Question

According to a report in USAToday, more and more parents are helping their young adult children get homes. Suppose eight persons in a random sample of 40 young adults who recently purchased a home in Kentucky received help from their parents. You have been asked to construct a 95% confidence interval for the population proportion of all young adults in Kentucky who received help from their parents. What is the margin of error for a 95% confidence interval for the population proportion?

Answer 1

Answer:

a)  95% confidence interval for the population proportion of all young adults in Kentucky who received help from their parents.

( 0.0761 , 0.3239)

b) Margin of error  =  0.1264.

Step-by-step explanation:

Explanation:-

Given '8' persons in a random sample of 40 young adults who recently purchased a home in Kentucky received help from their parents.

sample proportion of success $'p' = \frac{8}{40} = 0.2$

q = 1=p

q = 1-0.2 = 0.8

a)

95% confidence interval for the population proportion of all young adults in Kentucky who received help from their parents.
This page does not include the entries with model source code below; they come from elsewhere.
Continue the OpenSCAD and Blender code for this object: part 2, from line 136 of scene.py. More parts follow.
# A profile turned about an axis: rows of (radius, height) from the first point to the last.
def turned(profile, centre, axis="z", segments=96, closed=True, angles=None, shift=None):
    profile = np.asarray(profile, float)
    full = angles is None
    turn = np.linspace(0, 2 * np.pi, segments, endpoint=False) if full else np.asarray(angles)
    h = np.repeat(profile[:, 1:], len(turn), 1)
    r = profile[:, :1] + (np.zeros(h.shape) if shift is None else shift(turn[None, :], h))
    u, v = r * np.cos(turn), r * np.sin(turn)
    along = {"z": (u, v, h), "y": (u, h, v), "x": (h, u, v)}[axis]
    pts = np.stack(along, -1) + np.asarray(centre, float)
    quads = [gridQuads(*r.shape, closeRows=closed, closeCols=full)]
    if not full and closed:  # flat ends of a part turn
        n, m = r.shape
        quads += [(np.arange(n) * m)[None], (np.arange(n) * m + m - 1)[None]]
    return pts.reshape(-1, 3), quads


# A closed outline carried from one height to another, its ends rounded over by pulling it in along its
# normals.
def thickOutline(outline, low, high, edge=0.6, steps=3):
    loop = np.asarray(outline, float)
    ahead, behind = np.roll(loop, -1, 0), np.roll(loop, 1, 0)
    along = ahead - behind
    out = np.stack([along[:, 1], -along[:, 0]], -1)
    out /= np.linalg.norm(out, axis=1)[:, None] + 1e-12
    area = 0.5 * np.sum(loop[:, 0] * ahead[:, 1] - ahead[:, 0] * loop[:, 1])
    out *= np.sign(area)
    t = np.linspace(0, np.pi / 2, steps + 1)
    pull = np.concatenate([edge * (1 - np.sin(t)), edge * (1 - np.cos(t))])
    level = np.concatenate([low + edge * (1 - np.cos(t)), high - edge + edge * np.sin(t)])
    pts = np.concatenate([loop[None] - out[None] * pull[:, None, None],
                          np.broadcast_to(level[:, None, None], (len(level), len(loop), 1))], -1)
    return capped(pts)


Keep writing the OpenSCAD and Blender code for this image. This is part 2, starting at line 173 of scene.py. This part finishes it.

$(p-1.96\sqrt{\frac{pq}{n} } , p+1.96\sqrt{\frac{pq}{n} } )$

$(0.2-1.96\sqrt{\frac{0.2X0.8}{40} } , 0.2+1.96\sqrt{\frac{0.2X0.8}{40} } )$

(0.2 - 0.1239,0.2+0.1239)

( 0.0761 , 0.3239)

b) the margin of error for a 95% confidence interval for the population proportion.

For the 95% confidence interval ∝= 0.05 and zₐ = 1.96≅2.

$Margin of error = \frac{2\sqrt{pq} }{\sqrt{n} }$

$Margin of error = \frac{2\sqrt{0.2X0.8} }{\sqrt{40} }$

Margin of error for a 95% confidence interval for the population proportion.

Margin of error  =  0.1264.